The Department of Justice has opened an inquiry into how the NFL packages and sells its media rights, examining whether the league’s distribution strategy—now heavily weighted toward multiple streaming platforms—crosses legal lines that once justified its special antitrust treatment. Regulators and lawmakers are questioning whether fans are being forced to buy a stacked set of subscriptions just to follow a full season, and whether that reality undermines the Sports Broadcasting Act framework that long protected the league’s ability to bundle rights nationally.
The inquiry targets the league’s media model as streaming costs for viewers climb. What used to be access through a handful of broadcast channels has fragmented into national deals spread across broadcast networks and a growing roster of paywalled streaming services, changing how ordinary fans experience the product on a week-to-week basis.

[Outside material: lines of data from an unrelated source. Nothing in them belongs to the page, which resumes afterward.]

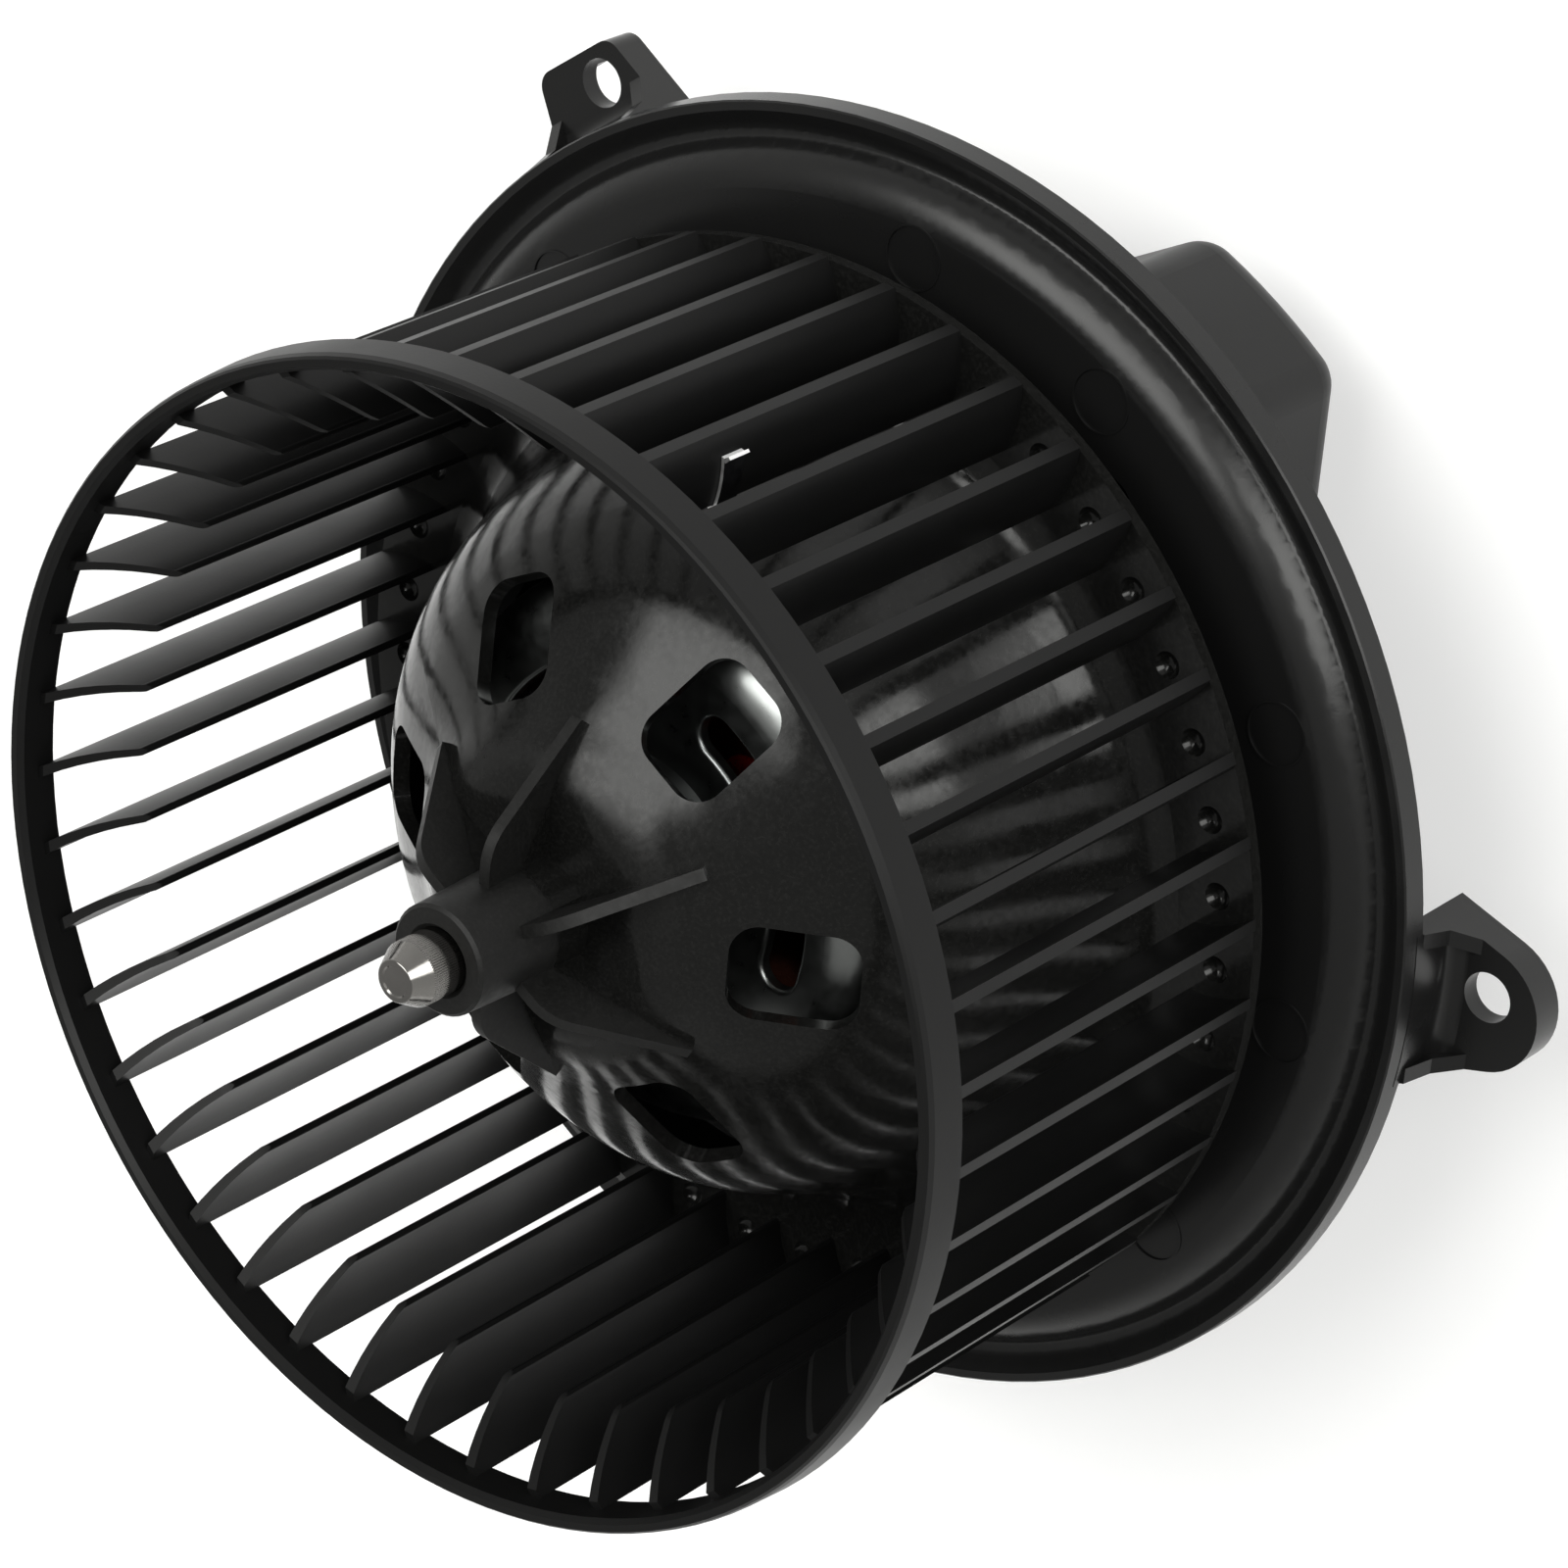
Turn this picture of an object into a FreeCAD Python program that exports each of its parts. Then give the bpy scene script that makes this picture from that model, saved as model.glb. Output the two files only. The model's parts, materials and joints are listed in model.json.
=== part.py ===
import FreeCAD, Part
import math
import os

# Car-heater blower: squirrel-cage wheel on a brushed DC motor in a flange housing.
# Millimetres. The fan axis is Z, the wheel is on the +Z side, and z = 0 is the front edge
# of the flange's outer lip. Azimuths are in degrees from +X towards +Y.

V = FreeCAD.Vector
Z = V(0, 0, 1)

# ---- driving dimensions -------------------------------------------------------------------

# wheel
RIM_R_FRONT = 70.0          # outer radius of the rim band at its front edge
RIM_R_BACK = 70.6
RIM_Z = (66.5, 72.0)
BLADE_COUNT = 43
BLADE_TIP_R = 68.3
BLADE_ROOT_R = 59.5
BLADE_PHASE = 105.0         # azimuth of one blade's outer edge
BLADE_LEAN = 2.35           # the root lags the tip by this angle
BLADE_BOW = 0.72            # height of the blade's curve over its chord
BLADE_T_TIP = 1.35
BLADE_T_ROOT = 1.0
BLADE_TOP_TIP = 69.0        # the front edge slopes from this height at the tip ...
BLADE_TOP_ROOT = 60.4       # ... to this height at the root
CLIP_BLADE = 21             # the balance clip sits on this blade, counted from the first
CLIP_Z = (49.0, 52.3)
CLIP_REACH = 65.8
CLIP_LIP = (0.55, 30.0)     # length and flare angle of each lip
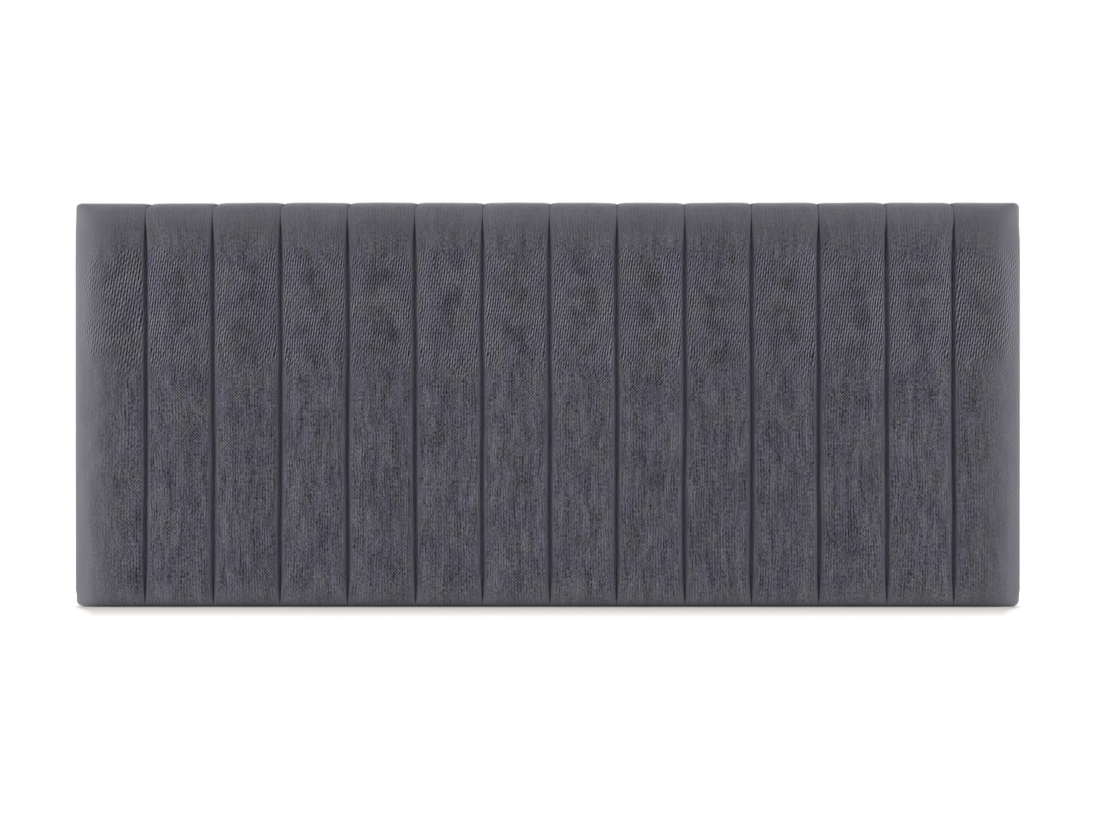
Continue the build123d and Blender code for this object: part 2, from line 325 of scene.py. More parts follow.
def pine(name, along, across):
    """Planed pine whose grain runs along one axis, with growth lines, late wood and small knots."""
    f = Finish(name, Specular_IOR_Level=0.3)
    axes = dict(zip("xyz", f.place()))
    run, side, depth = axes[along], axes[across], axes["y"]
    bend = f.cloud(run * 2.2, side * 9, depth * 9, detail=2.0)
    spread = f.cloud(run * 0.8, side * 30, depth * 30, 5.0) * 9.0
    rings = ((side * 640.0 + depth * 300.0 + bend * 30.0 + spread).sine() * 0.5 + 0.5).power(2.5)
    pores = f.cloud(run * 30, side * 900, depth * 900, detail=3.0, roughness=0.7)
    spots = f.vector(run * 3.1, side * 9.0, depth * 3.0)
    knots = f.node("ShaderNodeTexVoronoi", {"Vector": spots, "Scale": 1.0})["Distance"]
    knots = 1.0 - knots.ramp(0.05, 0.14)
    wood = f.mixed(rings * 0.55, paint(224, 192, 146), paint(196, 150, 98))
    wood = f.mixed(pores * 0.22, wood, paint(170, 124, 78))
    wood = f.mixed(knots * 0.8, wood, paint(112, 68, 38))
    return f.done(wood, 0.5 + 0.18 * pores, pores * 0.6 + rings * 0.4, 0.00025)


def plated(name, bright, dull):
    """Plated steel: rolling marks, a mottled passivation and duller worn spots."""
    f = Finish(name, Metallic=1.0)
    x, y, z = f.place()
    marks = f.cloud(x * 2600, z * 160, y * 2600, detail=2.0)
    spangle = f.cloud(x * 260, z * 260, y * 260, detail=3.0)
    colour = f.mixed(spangle, bright, dull)
    return f.done(colour, 0.28 + 0.2 * spangle + 0.08 * marks, marks, 0.00004)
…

The NFL’s current structure rests on the Sports Broadcasting Act of 1961, which historically allowed teams to pool rights and negotiate national contracts without triggering antitrust violations. That legal foundation carried an expectation: that bundling would expand, not limit, public access to games, with a strong role for free broadcast television in keeping the product widely available.
Today, access looks different. The regular-season schedule is split across the traditional broadcasters while many marquee matchups and packages are now on streaming platforms, including separate services for games that used to be easy to find in one place. That shift has left fans managing multiple logins, different blackout rules, and subscription fees that add up over a season.
Lawmakers and regulators are taking note of the growing gap between legal theory and fan reality. FCC Chairman Brendan Carr has warned that moving more games behind paywalls could erode the rationale for the league’s antitrust exemption and has said officials are reviewing whether leagues have pushed the model too far.
“We’re at a tipping point where these leagues can push it so far… that they undermine their ability to claim that antitrust exemption.”
Sen. Mike Lee, who chairs the Senate antitrust subcommittee, has also asked federal agencies to review whether the league’s arrangements still satisfy the conditions that justified the 1961 law. That step signals that congressional scrutiny is now part of the mix alongside regulatory review, increasing pressure on the league and its broadcast partners.
Estimates cited by lawmakers put the annual cost for a fan to watch every NFL game in a single season at roughly $1,000 to $1,500 when factoring cable subscriptions and the range of streaming services now carrying games. Those figures underscore the practical impact on households, particularly for fans who want to follow their team and see marquee matchups without skipping weeks.
The NFL maintains that its system still prioritizes access, pointing out that a large majority of games remain on free broadcast television and that local market coverage continues to be widely available. But surveys suggest public expectations differ: a significant share of sports fans say that major sporting events should remain on free broadcast TV, and many viewers report frustration with the new maze of platforms required to watch a full schedule.
At issue is whether the contemporary mix of national bundling and platform fragmentation continues to expand reach, as the 1961 law intended, or whether it now concentrates distribution in ways that restrict real-world access. If regulators decide the latter, it could trigger a reassessment of the legal protections that allow the league to negotiate rights as a collective entity.
Any change could reshape how future media deals are structured and how rights are priced, affecting broadcasters, tech platforms, and fans alike. For decades, the ability to combine rights into large national packages helped the league maximize revenue while ensuring broad visibility; the current debate asks whether that balance remains intact in an era of targeted streaming and exclusive platform packages.
Regulatory outcomes could force new terms in how the league sells its product, potentially restoring stronger free-broadcast requirements or otherwise limiting how much of the schedule can be shifted behind paid walls. The DOJ review and congressional interest make clear that the status quo is under serious question as stakeholders reassess both access and competition in the sports media market.